Defenders of the Sarbanes-Oxley Act said in a court filing that the case against the law was tantamount to an assault on independent agencies -- a reference to such long-established regulators as the SEC, the Federal Trade Commission and the Federal Communications Commission, which are not directly controlled by the president.
Writing for the appeals court panel's majority, Judge Judith W. Rogers said the plaintiffs lost the bulk of their case more than 70 years ago when the Supreme Court upheld the constitutionality of independent agencies. In addition, the SEC, whose members are nominated by the president and confirmed by the Senate, has broad authority over the board, including the power to change its rules, limit its operations and block any sanctions it proposes against auditors, she said.
The Sarbanes-Oxley Act "vests a broad range of duties" in the accounting oversight board, but the board's "exercise of those duties is subject to check" by the SEC "at every significant step," Rogers wrote. She was joined in the majority by Judge Janice Rogers Brown.
In an impassioned dissent, Judge Brett M. Kavanaugh wrote that the Sarbanes-Oxley Act renders the PCAOB "unaccountable and divorced from Presidential control to a degree not previously countenanced in our constitutional structure."
The majority sided with U.S. District Judge James Robertson, who threw out the suit last year, asserting that its legal theories did not merit a trial.
The fact that President Bush's Justice Department joined in the defense of the Sarbanes-Oxley Act was noteworthy in part because the lawsuit framed the act as an encroachment on presidential power. The Bush administration has generally fought to expand presidential power.
Seven former SEC chairmen filed a brief in support of the Sarbanes-Oxley Act, as did the Council of Institutional Investors and several pension funds for public employees.
The lawyers waging the case against the act included Michael A. Carvin, a former Justice Department official who represented then-candidate George W. Bush in litigation over the 2000 election recount in Florida, and Kenneth W. Starr, the former judge and solicitor general who investigated President Bill Clinton's relationship with Monica Lewinsky.
Though the lawsuit focused on constitutional issues, the parties behind it had other grievances. A leader of the Free Enterprise Fund, Mallory Factor, has argued in print that the act damaged the economy and made it possible for chief executives to be sent to jail for honest mistakes.
Meanwhile, Beckstead and Watts suffered damage to its reputation as a result of PCAOB action, according to a legal brief. Beckstead and Watts asserted that the board was demanding too much from audits of small companies.
The Sarbanes-Oxley Act took aim at a system in which auditors, who are supposed to serve as watchdogs, were widely accused of serving the interests of the companies they audited. Corporate profit statements that were later found to be deeply flawed or fraudulent passed muster at big audit firms such as the now-defunct Arthur Andersen.

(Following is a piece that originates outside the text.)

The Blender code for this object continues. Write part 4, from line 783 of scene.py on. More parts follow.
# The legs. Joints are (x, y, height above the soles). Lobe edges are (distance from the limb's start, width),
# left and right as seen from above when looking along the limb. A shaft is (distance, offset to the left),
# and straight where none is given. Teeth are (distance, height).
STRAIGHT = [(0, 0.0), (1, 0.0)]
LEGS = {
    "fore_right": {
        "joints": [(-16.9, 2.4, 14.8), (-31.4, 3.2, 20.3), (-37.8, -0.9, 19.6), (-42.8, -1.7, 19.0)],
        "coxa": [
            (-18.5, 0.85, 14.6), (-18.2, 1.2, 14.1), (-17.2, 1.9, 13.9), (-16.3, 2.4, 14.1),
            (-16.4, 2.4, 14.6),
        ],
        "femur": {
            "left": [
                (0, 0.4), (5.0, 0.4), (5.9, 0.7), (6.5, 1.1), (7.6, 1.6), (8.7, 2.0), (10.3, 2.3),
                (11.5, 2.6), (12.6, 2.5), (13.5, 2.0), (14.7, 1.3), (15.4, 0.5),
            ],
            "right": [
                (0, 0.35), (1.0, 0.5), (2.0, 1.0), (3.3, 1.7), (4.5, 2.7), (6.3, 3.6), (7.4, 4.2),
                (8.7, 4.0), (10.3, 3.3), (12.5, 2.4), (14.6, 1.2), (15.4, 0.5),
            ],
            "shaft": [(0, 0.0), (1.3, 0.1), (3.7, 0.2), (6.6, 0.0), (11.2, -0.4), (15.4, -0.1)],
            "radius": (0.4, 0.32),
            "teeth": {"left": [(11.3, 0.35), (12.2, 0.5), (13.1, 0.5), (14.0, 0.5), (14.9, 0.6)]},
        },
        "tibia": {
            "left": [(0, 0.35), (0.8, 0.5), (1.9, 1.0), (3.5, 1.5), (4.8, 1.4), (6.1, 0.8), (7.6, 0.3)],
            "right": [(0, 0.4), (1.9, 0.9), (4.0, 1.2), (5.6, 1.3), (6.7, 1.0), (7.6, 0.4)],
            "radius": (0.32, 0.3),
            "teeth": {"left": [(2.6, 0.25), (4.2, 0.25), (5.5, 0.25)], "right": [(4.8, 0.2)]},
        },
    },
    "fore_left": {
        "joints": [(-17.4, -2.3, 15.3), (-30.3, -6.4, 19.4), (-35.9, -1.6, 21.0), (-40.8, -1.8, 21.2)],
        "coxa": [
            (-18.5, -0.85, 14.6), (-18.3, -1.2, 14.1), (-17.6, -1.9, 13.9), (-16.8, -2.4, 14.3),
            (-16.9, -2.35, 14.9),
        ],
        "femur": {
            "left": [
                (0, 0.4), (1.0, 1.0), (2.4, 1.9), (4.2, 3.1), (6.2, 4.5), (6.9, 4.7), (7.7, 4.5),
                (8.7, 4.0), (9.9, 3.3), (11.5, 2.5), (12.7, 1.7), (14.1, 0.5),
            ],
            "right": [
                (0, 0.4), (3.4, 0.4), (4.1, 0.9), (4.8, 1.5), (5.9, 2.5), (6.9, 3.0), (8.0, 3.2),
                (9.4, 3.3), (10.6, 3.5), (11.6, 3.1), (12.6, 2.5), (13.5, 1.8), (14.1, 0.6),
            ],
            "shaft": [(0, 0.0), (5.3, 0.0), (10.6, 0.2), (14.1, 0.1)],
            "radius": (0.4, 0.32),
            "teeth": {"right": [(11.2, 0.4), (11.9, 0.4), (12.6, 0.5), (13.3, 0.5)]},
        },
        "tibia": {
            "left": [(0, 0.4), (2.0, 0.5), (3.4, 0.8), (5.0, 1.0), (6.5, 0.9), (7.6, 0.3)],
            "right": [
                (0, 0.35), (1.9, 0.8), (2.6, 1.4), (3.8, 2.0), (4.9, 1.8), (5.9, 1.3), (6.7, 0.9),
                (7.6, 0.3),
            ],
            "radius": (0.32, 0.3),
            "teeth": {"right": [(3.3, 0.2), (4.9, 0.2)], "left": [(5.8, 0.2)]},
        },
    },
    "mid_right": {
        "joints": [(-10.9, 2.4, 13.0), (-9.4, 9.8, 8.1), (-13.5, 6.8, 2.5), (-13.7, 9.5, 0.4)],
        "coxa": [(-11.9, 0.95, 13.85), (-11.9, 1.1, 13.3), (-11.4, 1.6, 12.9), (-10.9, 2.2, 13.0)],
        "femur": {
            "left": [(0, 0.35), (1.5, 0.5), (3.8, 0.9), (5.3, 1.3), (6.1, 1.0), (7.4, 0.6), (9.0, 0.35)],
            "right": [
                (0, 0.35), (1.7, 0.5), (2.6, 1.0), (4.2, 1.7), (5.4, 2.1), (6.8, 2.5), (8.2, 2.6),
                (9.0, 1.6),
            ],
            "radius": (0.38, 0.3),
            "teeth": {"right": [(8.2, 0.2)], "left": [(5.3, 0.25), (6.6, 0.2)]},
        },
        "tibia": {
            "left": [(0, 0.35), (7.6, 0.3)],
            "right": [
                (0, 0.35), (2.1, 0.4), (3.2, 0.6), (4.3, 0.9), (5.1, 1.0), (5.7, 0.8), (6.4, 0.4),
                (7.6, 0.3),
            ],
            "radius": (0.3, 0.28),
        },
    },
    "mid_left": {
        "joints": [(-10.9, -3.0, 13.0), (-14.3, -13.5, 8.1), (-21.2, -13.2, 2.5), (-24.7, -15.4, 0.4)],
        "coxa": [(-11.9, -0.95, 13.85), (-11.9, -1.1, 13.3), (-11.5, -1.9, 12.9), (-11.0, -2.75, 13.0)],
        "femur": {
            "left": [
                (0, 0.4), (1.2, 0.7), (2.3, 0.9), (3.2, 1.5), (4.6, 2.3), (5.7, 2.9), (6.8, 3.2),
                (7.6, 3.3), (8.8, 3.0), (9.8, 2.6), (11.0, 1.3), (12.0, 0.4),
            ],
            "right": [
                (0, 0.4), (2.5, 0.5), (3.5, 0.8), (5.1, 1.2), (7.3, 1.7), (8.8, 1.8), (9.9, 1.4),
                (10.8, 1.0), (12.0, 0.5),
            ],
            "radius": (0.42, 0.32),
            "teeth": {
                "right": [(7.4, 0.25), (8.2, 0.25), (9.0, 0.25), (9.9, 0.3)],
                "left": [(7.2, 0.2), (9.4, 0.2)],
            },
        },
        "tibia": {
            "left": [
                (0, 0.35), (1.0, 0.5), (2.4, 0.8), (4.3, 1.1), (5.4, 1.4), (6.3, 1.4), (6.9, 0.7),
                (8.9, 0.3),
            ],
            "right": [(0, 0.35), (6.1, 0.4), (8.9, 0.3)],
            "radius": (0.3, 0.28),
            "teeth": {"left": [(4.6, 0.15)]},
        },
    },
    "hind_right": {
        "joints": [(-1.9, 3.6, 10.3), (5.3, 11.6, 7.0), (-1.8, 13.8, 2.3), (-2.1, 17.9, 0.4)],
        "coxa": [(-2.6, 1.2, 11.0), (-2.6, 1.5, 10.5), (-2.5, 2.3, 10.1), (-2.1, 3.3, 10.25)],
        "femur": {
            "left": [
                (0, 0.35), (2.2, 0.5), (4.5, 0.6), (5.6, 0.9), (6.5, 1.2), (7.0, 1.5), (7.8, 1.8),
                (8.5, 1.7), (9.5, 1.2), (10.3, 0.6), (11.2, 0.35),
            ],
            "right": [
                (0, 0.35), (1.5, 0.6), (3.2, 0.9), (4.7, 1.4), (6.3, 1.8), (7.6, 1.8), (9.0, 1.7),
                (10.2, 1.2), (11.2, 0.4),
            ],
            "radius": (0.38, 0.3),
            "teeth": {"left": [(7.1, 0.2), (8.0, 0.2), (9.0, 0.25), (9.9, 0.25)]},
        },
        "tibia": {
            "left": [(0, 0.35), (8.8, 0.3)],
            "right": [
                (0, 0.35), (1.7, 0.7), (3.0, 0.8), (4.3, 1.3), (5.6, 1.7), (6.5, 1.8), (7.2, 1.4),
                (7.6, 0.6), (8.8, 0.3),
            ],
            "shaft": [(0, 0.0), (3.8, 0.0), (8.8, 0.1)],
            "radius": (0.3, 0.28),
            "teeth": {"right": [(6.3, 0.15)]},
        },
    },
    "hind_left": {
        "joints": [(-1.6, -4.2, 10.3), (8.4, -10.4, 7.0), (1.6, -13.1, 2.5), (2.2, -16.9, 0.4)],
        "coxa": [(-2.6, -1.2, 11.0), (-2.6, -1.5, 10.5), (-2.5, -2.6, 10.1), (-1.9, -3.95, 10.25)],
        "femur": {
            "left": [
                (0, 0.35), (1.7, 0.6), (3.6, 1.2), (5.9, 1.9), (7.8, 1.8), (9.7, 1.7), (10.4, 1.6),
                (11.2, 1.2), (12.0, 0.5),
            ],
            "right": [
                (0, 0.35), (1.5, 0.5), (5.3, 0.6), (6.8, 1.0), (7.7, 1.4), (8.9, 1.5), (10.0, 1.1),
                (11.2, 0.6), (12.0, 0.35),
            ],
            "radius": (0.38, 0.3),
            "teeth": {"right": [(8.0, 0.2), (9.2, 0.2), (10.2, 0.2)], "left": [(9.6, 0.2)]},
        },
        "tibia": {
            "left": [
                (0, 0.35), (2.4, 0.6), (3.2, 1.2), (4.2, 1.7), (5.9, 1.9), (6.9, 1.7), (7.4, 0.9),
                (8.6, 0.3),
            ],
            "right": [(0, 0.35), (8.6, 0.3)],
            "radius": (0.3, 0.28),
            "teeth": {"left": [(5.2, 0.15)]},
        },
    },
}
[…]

Under the old system, big audit firms inspected each other and found little to criticize. They pursued lucrative consulting contracts from the companies they audited, giving auditors another reason to curry favor with their clients. Their main lobbying organization wrote auditing rules that made it hard to hold auditors accountable for fraud or negligence, and they faced little discipline.
Under Sarbanes-Oxley, consulting was restricted, and the new board replaced the lobbying group as the auditors' overseer. In the years since President Bush signed the law, corrections to corporate financial statements became more commonplace, as have disclosures that companies had serious weaknesses in their internal controls. Accounting firms received consolation in the form of expanded audit work--and bigger audit fees.
But the PCAOB faced a backlash. Under pressure from business and the SEC, it last year eased requirements that it had put in place three years earlier for audits of companies' internal controls,
The act is named after Paul S. Sarbanes (D-Md.), former chairman of the Senate Committee on Banking, Housing and Urban Affairs, and Michael G. Oxley (R-Ohio), former chairman of the House Financial Services Committee.
Sarbanes wasn't blind to the constitutional issues involved in the lawsuit. When the law was being drafted, he sought legal advice on some of the same questions.